PANTA FAMILY


Saturday, April 28, 2007

Group Life Insurance: Is it Enough?

Group life insurance, which in most situations is offered by your employer, provides coverage at a reasonable rate. While group life insurance can be a great deal, it might not provide enough protection. If your group life policy is the only life insurance you own, you could be open to financial disaster.

The group advantage

In most cases, you purchase group life insurance through work. Your employer owns the policy, and the employees are the "insureds." You can get group life either as an employee benefit (meaning you don't have to pay for it) or on a voluntary basis (meaning you open your own wallet).

If you receive the policy at no cost, the most common type of coverage is usually a full year's salary payable to your beneficiaries at your death. Some employers with limited budgets might offer smaller policies with face amounts of $5,000, $10,000, or $20,000, depending on your position and seniority at the company. At the other end of the spectrum, larger companies with unions, such as auto manufacturers, might offer very generous death benefits that total two or three times a person's salary.

If your company offers group life on a voluntary basis, the coverage is generally more extensive. The size of your death benefit can vary, but can be several times your annual salary. Some larger employers offer group life plans with a maximum death benefit of $1 million. There are also group life policies under which your spouse and children can get coverage.

Most group life plans are term policies that provide life insurance protection for as long as you work for the company. There are also some employers that offer whole life policies, so you can have permanent coverage after you retire or leave the company. Unlike some individual life insurance policies you could buy on your own, premium rates are rarely locked in. Premiums usually rise every five years because the risk of deaths among the group increases, as employees grow older.

Group life on the cheap

Group life insurance tends to be inexpensive because the insurance company is calculating the overall risk of the group. The chance of everyone at a company dying simultaneously is so small that the cost of insuring a group is cheaper on a per person basis than insuring an individual.

The insurer also assumes that not all people at the company are going to work there until retirement, so the length of the insurance term is relatively short.

A typical universal life group policy for a person in good health at a normal job would cost 5 cents for every $1,000 worth of coverage per month. So for a $100,000 policy, it would cost you $5 per month, or $70 per year.

Poor health? No problem

If your employer gives you group life insurance free of charge, you often don’t need to undergo any medical examination. Most of these are "guaranteed issue," meaning you will qualify for insurance regardless of your medical condition.
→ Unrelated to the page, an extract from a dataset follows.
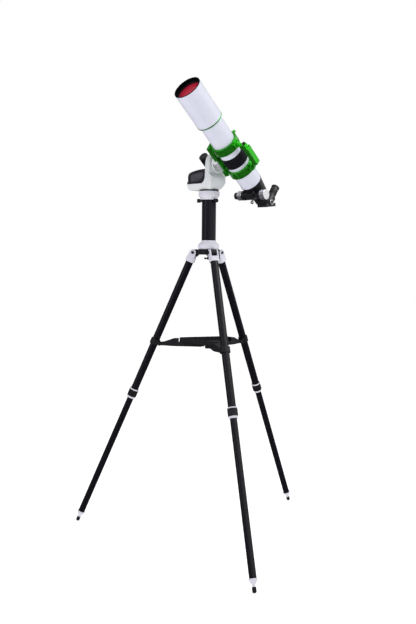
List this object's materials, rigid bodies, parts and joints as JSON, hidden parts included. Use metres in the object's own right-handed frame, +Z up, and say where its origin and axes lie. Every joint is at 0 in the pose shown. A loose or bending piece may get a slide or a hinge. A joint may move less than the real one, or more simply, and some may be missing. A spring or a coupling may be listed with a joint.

When you have the option of signing up for group life insurance through work, those policies usually require applicants to fill out a short questionnaire about health and lifestyle. If a severe health problem is found, insurers will likely require a medical exam, which includes giving blood and urine samples.

When setting a group life rate, an insurer figures in the ratio of females to males (females generally live longer, according to mortality tables), as well as how many smokers are in the group. It also takes into consideration the nature of the work at the company. A bank, for example, would likely have a cheaper group life rate than a construction company.

Think "supplement"

If your employer offers group life, it can be a nice supplement to your existing life insurance if you have it. It's important not to count on group life as your main source of life insurance. Most group life policies, whether you pay for them or not, don't offer enough coverage for your beneficiaries. One or two years of salary, the level of coverage offered by many group insurance plans, would fail to provide complete financial protection when the key breadwinner in a family dies.

Perhaps the biggest drawback to group life is when you leave your job, you’ll probably lose the coverage. Worse, when you leave your job, you might have trouble buying life insurance elsewhere if you've developed a severe health problem.

Some employers will let you continue your life insurance with the group after you leave the company or retire (if you want the option, it will likely cost you 10 to 25 percent more in premiums). Even so, there’s a chance the employer will discontinue the insurance, or switch to an insurance plan that might not take you on.

"The biggest downside to group life is that it's not always portable," says Michael Snowdon of the College of Financial Planning. "If you're counting on [group life] as part of your risk management plan and you change jobs or your employer decides to not offer the insurance any more, you could be hurting."

Jerry Rosenbloom, a professor at the Wharton School at the University of Pennsylvania, says another downside to group life is it does not leave you with a lot of coverage options. For example, if you want a long term care rider on your policy, you would likely have to look elsewhere than your group life policy.

"It always comes down to what your needs are," he says. "You may not have anywhere near the options on a group term as you would with an individual policy. [Group] policies are pretty much standard vanilla."

"It's not a bad deal," says Michael Snowdon, an instructor with the College for Financial Planning in Denver. "It can be a very cost effective way to add to your life insurance" if you already own a policy.